From the beginning, mass media owners used information — mainly news in newspapers, mainly entertainment in radio and television programming — to attract audiences. The audiences were huge because people had few other choices for news and entertainment.
These big audiences were the key to the revenue, mostly from advertising. Businesses need to reach consumer audiences, and in the mass media heyday, newspapers and broadcasters owned the only pipes that reached the masses. To reach the desired audiences, advertising had to flow through those pipes adjacent to news or entertainment content. That produced high ad volumes, high ad rates and handsome profit margins.

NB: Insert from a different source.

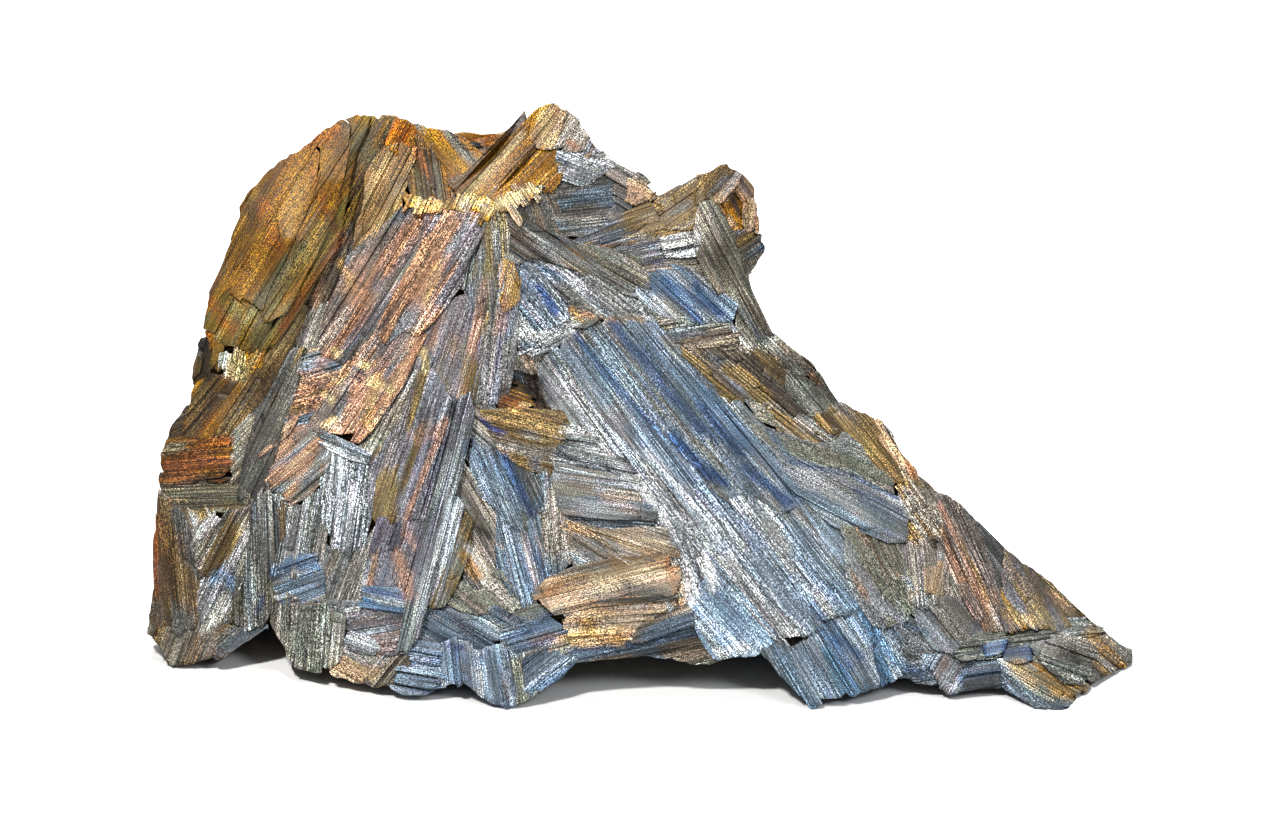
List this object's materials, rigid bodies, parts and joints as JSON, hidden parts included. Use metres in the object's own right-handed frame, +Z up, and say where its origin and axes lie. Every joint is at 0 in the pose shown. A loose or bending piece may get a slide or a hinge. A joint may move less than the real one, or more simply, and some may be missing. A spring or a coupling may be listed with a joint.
{
  "type": "kyanite blade cluster",
  "caption": "Natural mass of intergrown flat-bladed crystals fanning down from a crest, broken flat underneath so that it stands by itself as a display piece.",
  "frame": {"origin": "middle of the bounding box in plan, on the plane of the flat broken base", "axes": "+X along the longest side, to the right of someone facing the best side; the best side faces -Y; +Z up from the base"},
  "size_m": [0.1498, 0.0716, 0.0761],
  "materials": {
    "kyanite_stone": "bladed kyanite with a pearly, finely striated cleavage: blue-grey and silver in the middle, copper and rust-brown iron staining to the left"
  },
  "bodies": {
    "root": {"kyanite_cluster": "kyanite_stone"}
  },
  "joints": []
}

The lopsided business model was a formula for great financial success. But it wasn’t a natural condition. It was a temporary state resulting from the limits of the era’s mechanical and electrical information systems. Those limits would not last forever.
In the late 20th century, the end of those limits came on quickly in the form of digital information technologies, based on converting words, sound and images into electronic 1’s and 0’s.
This technology began to reach the consumer marketplace in the late 1970s in the very earliest personal computers, followed by laser discs and CDs. Digital home computer connections followed in the late ’80s and early ’90s — the beginning of the commercial and public internet.
For the last 20 years, digital technologies and devices have improved rapidly, costs have tumbled and access has spread. By 2004, the internet had achieved critical mass in the U.S., reaching more than half of all U.S. households.
This fast and continuing progress is drastically lowering the cost of information at both the sending and receiving ends. As a direct result, the limitations and barriers that created the Mass Media Era are disappearing fast.
The effects on newspaper and yellow pages companies have been incredibly harsh, and radio and television will follow the same path as digital bandwidths increase in the coming years.